DATA LINES →
-- start --
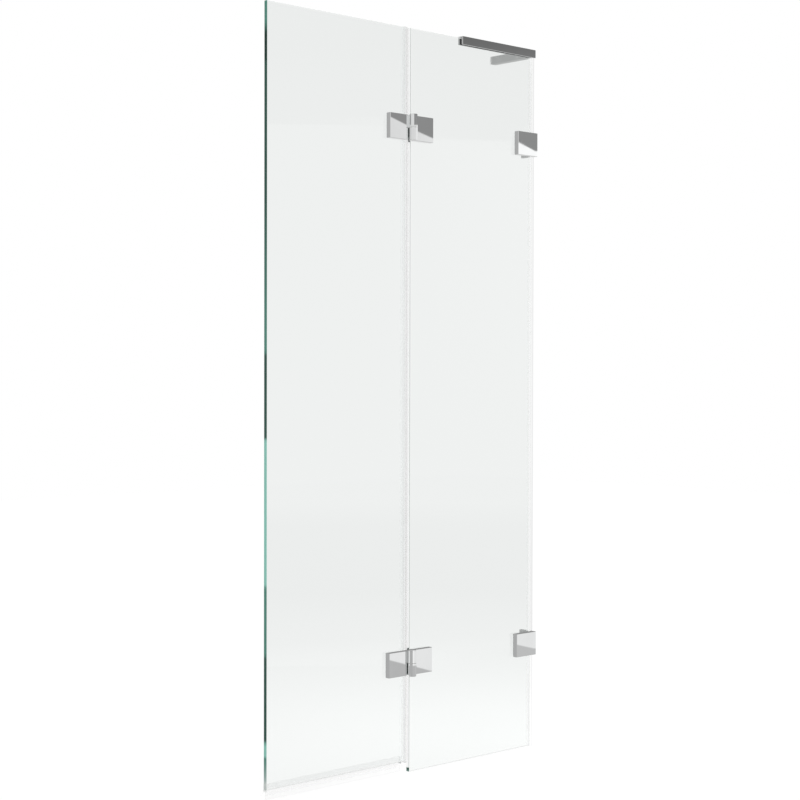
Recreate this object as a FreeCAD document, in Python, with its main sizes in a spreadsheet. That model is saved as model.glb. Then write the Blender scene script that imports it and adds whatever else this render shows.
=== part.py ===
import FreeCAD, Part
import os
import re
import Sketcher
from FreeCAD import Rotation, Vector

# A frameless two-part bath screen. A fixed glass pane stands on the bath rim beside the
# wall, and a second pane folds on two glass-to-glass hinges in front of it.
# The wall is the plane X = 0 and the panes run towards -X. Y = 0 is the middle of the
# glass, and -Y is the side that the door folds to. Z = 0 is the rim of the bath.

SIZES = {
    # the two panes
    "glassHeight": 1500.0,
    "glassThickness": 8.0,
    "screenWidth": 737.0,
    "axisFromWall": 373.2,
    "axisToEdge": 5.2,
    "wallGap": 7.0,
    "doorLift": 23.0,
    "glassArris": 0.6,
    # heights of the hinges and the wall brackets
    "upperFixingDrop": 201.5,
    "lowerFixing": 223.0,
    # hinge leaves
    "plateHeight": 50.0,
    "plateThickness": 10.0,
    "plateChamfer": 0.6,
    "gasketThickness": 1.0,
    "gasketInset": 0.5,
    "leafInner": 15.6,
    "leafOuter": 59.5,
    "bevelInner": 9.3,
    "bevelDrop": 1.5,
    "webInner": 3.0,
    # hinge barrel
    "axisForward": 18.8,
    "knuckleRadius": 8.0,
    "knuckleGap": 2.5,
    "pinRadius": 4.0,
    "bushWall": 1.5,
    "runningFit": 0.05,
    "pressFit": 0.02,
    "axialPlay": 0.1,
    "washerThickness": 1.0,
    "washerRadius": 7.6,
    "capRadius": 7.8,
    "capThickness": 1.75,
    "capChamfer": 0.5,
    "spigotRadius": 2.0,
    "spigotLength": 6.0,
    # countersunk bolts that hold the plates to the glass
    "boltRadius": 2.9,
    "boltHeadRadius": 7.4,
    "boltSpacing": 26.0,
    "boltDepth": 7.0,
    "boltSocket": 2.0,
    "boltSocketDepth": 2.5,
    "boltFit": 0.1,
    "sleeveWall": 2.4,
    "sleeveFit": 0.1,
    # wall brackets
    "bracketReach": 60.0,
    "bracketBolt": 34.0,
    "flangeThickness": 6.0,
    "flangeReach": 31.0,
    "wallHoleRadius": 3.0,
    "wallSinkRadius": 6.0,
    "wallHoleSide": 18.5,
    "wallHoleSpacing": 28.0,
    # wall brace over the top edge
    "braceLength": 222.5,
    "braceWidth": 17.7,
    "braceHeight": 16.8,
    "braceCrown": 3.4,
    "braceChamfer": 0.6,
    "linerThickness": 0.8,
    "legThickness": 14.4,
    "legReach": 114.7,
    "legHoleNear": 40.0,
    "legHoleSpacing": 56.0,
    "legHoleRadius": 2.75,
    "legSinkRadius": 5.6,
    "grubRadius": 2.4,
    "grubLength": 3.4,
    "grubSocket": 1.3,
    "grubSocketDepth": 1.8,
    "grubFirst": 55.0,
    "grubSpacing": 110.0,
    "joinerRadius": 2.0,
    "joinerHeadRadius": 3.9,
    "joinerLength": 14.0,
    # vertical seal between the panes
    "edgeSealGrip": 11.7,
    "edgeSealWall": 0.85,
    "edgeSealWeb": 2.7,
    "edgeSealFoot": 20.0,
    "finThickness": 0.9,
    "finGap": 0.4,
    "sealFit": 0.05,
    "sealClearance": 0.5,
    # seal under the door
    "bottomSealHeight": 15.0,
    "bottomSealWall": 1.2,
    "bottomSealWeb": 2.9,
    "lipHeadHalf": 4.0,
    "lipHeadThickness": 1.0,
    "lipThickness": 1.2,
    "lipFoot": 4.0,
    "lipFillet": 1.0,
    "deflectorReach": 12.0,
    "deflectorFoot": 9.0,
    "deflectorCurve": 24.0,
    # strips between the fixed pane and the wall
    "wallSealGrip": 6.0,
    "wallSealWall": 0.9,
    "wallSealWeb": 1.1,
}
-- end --
TASK REQUIREMENTS →
In this exercise, copy only the lines from the opening line of the material through the line where "from FreeCAD import Rotation, Vector" appears.

TASK RESULT →
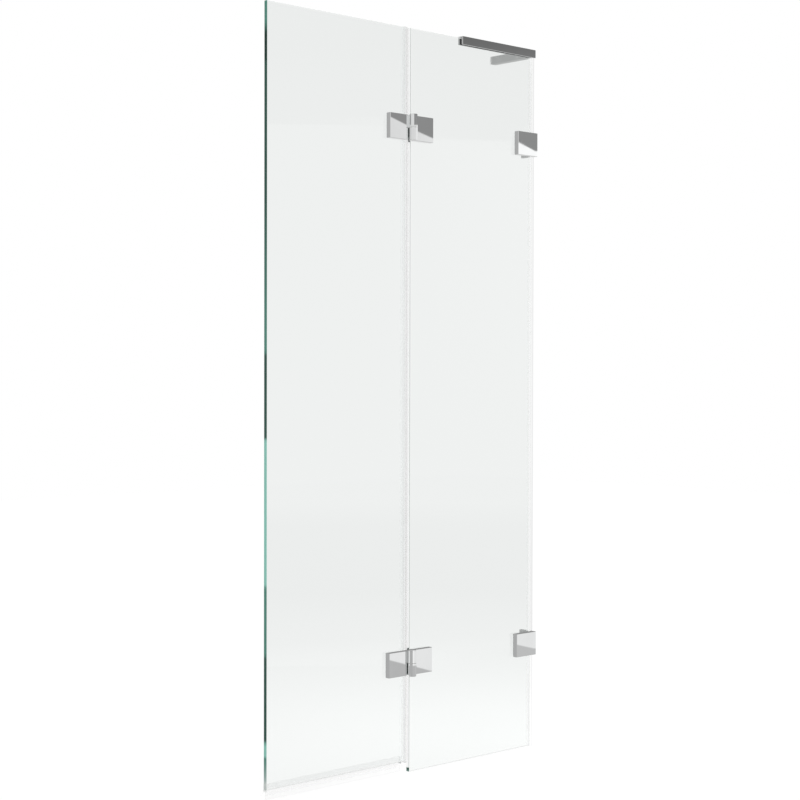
Recreate this object as a FreeCAD document, in Python, with its main sizes in a spreadsheet. That model is saved as model.glb. Then write the Blender scene script that imports it and adds whatever else this render shows.
=== part.py ===
import FreeCAD, Part
import os
import re
import Sketcher
from FreeCAD import Rotation, Vector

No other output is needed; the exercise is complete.